An original sequence of steps was applied in this work to obtain the optimal process configuration. First a thermodynamics analysis on a single-pass DME direct synthesis reactor was carried out. The synthesis reactor with recycle was evaluated on the basis of specific composition of the digestate-based syngas, and cases considering the WGS and carbon capture steps were also assessed. In the next step, the global process simulation with optimal process parameters found in the previous stages was assessed, evaluating all input and output mass and energy flows. Finally, the environmental impact analysis was applied using mass and energy balances of the process simulation and the CO₂ equivalent emissions relationships.

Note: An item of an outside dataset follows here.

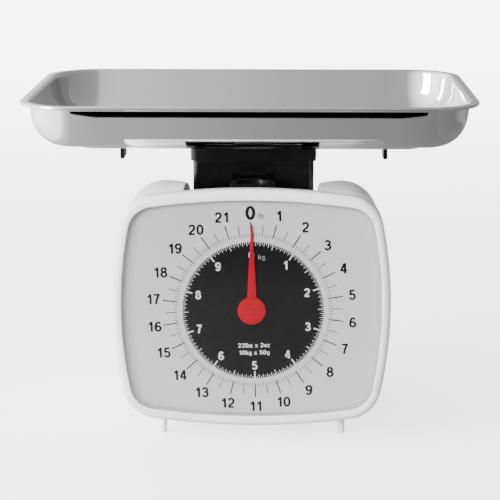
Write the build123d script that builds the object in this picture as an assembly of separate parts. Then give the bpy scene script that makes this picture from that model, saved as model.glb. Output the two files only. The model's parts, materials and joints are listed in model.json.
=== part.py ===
from build123d import *
import math
import os

# Mechanical dial platform scale, mm. Origin on the floor under the middle of the tray.
# +X is the user's right, +Y points away from the dial, +Z is up.

# Tray
TRAY_HALF_X, TRAY_HALF_Y = 140.0, 92.0
TRAY_TOP = 213.0
TRAY_UNDER = 182.5
TRAY_SHEET = 0.7
TRAY_CORNER = 34.0
FLANGE_WIDTH = 5.5
LIP_DEPTH = 2.3
PAN_DRAFT = 8.0
PAN_BEND = 20.0
BASE_STEP = 2.5

# The tray sits a little to the left, so everything below it is this far to the right of the origin.
HEAD_SHIFT = 1.8

# Face outline shared by the bezel, the dial and the housing
FACE_Z = 85.9
FACE_HALF_X, FACE_HALF_Z = 85.7, 75.4
SIDE_BULGE_R, TOP_BULGE_R = 265.0, 430.0
FACE_CORNER = 22.0

# Stations along Y, front to back
BEZEL_FRONT = -80.0
BEZEL_LIP = 2.2
BEZEL_ROUND = 4.0
BEZEL_BACK = -71.0
LENS_SHEET = 1.5
DIAL_FRONT = -72.0
DIAL_SHEET = 1.2
HOUSING_BACK = 60.0
WINDOW_BORDER = 5.5
WINDOW_EXTRA_Z = 1.2
COVE_SIDE, COVE_TOP = 8.0, 0.8
FIT_GAP = 0.3

# Housing
WALL = 2.2
OPENING_HALF_X = 42.0
OPENING_BACK = 24.0
SKIRT_WALL = 1.5
SKIRT_BOTTOM = 132.0
SECTION_POINTS = 48
DIP_HALF_X = 62.0

# Column and carrier
COLUMN_HALF_X, COLUMN_HALF_Y = 38.65, 20.0
COLUMN_WALL = 2.0
COLUMN_BOTTOM = 124.0
CARRIER_SHEET = 3.0
COLLAR_WALL = 1.3
COLLAR_BOTTOM = 168.3
RIB_X = 84.8
RIB_THICK = 2.6
RIB_BOTTOM = 167.4

# Movement
STEEL = 1.5
ARBOR_Z = 84.0
ARBOR_R = 1.2
PINION_MODULE = 0.4
PINION_TEETH = 10
RACK_Y = -50.0
RUN_GAP = 0.05
TRAVEL = 12.566
FRAME_BASE = 22.0
FRONT_PLATE_BACK = -64.5
BRIDGE_FRONT = -31.5
KNOB_Y = -40.0
KNOB_R = 14.0
KNOB_BOTTOM, KNOB_TOP = 148.0, 158.0
BRACKET_Z = 145.0
SCREW_R = 2.5
YOKE_BOTTOM, YOKE_TOP = 128.0, 132.0
SPRING_X = 25.0
SPRING_R = 4.4
WIRE_R = 0.6
ANCHOR_Z = 40.0

# Parallel levers
LEVER_LENGTH = 46.0
LEVER_PIN_R = 1.5
SHAFT_R = 2.0
UPPER_PIN_Z, LOWER_PIN_Z = 104.0, 50.0
SIDE_PLATE_X = 32.0
LEVER_X = 37.0
EAR_X = 44.0
SHAFT_Y = LEVER_LENGTH
LEVER_DROP = TRAVEL / 2
UPPER_SHAFT_Z, LOWER_SHAFT_Z = UPPER_PIN_Z - LEVER_DROP, LOWER_PIN_Z - LEVER_DROP

# Feet
FOOT_X, FOOT_R = 56.5, 2.3
FOOT_FRONT_Y, FOOT_BACK_Y = -60.0, 46.0
FOOT_TOP = 26.0
FOOT_SPOTS = [(x, y) for y in (FOOT_FRONT_Y, FOOT_BACK_Y) for x in (-FOOT_X, FOOT_X)]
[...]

From the thermodynamics analysis, higher H₂/CO molar ratios improve DME equilibrium yield. Furthermore, high CO₂ content reduce DME equilibrium yield, although the effect of the increase of the CO₂ amount is less significant for high CO₂/CO molar ratios. Temperature and pressure optimal ranges were 200–250 °C and 60–80 bar, respectively. Adding the recycle and possibility of having the WGS stage and the carbon capture by Selexol^®, an optimal WGS conversion and carbon capture equal to 0% and 85% were found, respectively. The final simulation showed the electricity production was insufficient to cover the energy required by compressors (until 80 bar), and the yield to DME was equal to 0.075 kg_DME/kg_DIGESTATE. In terms of environmental impact, considering the carbon capture and storage (CCS) of CO₂ a value of −113 kgCO₂/GJ was found. This negative value derived from high CO₂ savings from digestate utilization, instead of disposal in a landfill. From the comparison of the impact with similar bibliography cases, digestate is the optimal way to produce DME if the CCS is carried out. Finally, digestate is a good feedstock to obtain an environmental benefit, but the yields to products have to be improved to make the digestate valorization a commercial alternative to the fossil sources. Furthermore, the initial moisture content in the digestate may have an impact on carbon dioxide savings, which are limited by using renewable-fueled drying technologies.